Richard Rosen, MD, Vice Chair of the Department of Ophthalmology at New York Eye and Ear Infirmary, and a team of researchers in the Shelley and Steven Einhorn Clinical Research Center, are pioneering an imaging technology that enables them to see microscopic details of the retina and its finest blood vessels at a level not previously possible in patients with sight–threatening disease.
Their work, being conducted in the David E. Marrus Adaptive Optics Laboratory, incorporates adaptive optics (AO) technology with fluorescein angiography, the traditional procedure for visualizing abnormal blood vessels in the eye. AO was originally developed by astronomers to view objects in space without distortions caused by the atmosphere, whereas fluorescein angiography involves injection of dye into a patient’s arm, which is then recorded digitally as it moves through the bloodstream into the eye.
Dr.

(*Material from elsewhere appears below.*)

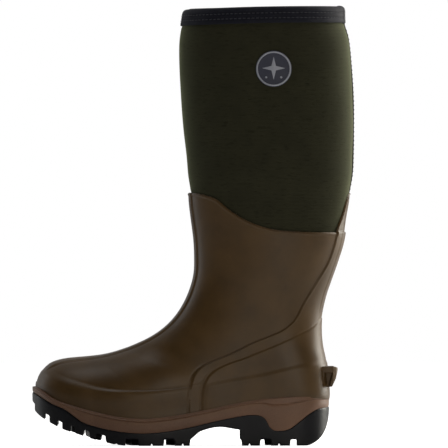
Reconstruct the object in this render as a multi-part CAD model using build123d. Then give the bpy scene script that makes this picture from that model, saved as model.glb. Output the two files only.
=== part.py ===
"""A left insulated pull-on hunting boot.

The frame is +Z up with the origin under the middle of the boot, at the ground. The toe points to -X,
the heel to +X, the outer side of the foot to -Y and the inner side to +Y. Sizes are in millimetres.

The upper is a stack of skins over one form. Each skin is the space between two copies of the form, one
larger than the other, and the form is a loft through sections that fan round the bend of the instep.
"""

import functools
import math
import os

from build123d import *

# ---------------------------------------------------------------- driving dimensions

BOOT_HEIGHT = 438.5
TOP_RISE = 3.1             # how much higher the opening is at the calf than at the shin

LINING = 1.0               # knitted lining
NEOPRENE = 5.0             # insulating foam sock
RUBBER = 1.6               # rubber shell
OVERLAY = 1.2              # moulded rubber overlays on the shell
FINISHED = RUBBER + OVERLAY
SEAM_TAPE = 0.8
COUNTER_EXTRA = 0.5        # the heel counter stands this much above the other overlays

SHELL_FLOOR = 2.0          # the shell under the foot
BOARD = 2.0                # insole board under the sock
FOOTBED = 4.5              # removable foam footbed
FOOTBED_COVER = 0.8
FOOTBED_GAP = 0.6          # between the footbed's edge and the lining

BINDING_HEIGHT = 16.5
BINDING_TAPE = 1.3
STITCH_LENGTH, STITCH_PITCH = 3.2, 5.0
STITCH_THREAD, STITCH_RELIEF = 0.9, 0.5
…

Rosen says AO combined with flourescein angiography will make it possible for physicians to study how diseases unfold on a cellular level so they can devise more effective treatments. “With this approach, we can appreciate very early changes and potentially intervene with treatment when the disease could be at a reversible stage,” he explains. “It can take over ten years for some patients to lose vision, with no visible changes seen with currently available imaging modalities. With AO, we can detect minute changes much earlier and hope to improve the standard of care and prevent blindness.”
Diabetic retinopathy, for example—a progressive disease in patients with diabetes that can lead to blindness—is typically diagnosed and treated with laser surgery or intraocular injections at a later stage, says Dr. Rosen. If the disease were detected earlier, physicians might be able to prevent vision loss with milder, less-invasive treatments.
In a recent study involving ten healthy volunteers that was funded, in part, by the National Eye Institute, Dr. Rosen and his colleague Alfredo Dubra, PhD, Assistant Professor and Co-Director of the Advanced Ocular Imaging Program at the Medical College of Wisconsin, found that combining AO technology and an oral form of the dye mixed with orange juice provided a stronger, longer-lasting signal than the dye administered intravenously. It was tolerated by all of the volunteers, whereas one volunteer who received an intravenous injection became nauseous.
Going forward, Dr. Rosen says one of the biggest challenges will be to make AO technology accessible to all ophthalmologists. Once the technology becomes more cost-effective, it can be incorporated into clinical trials and patient care.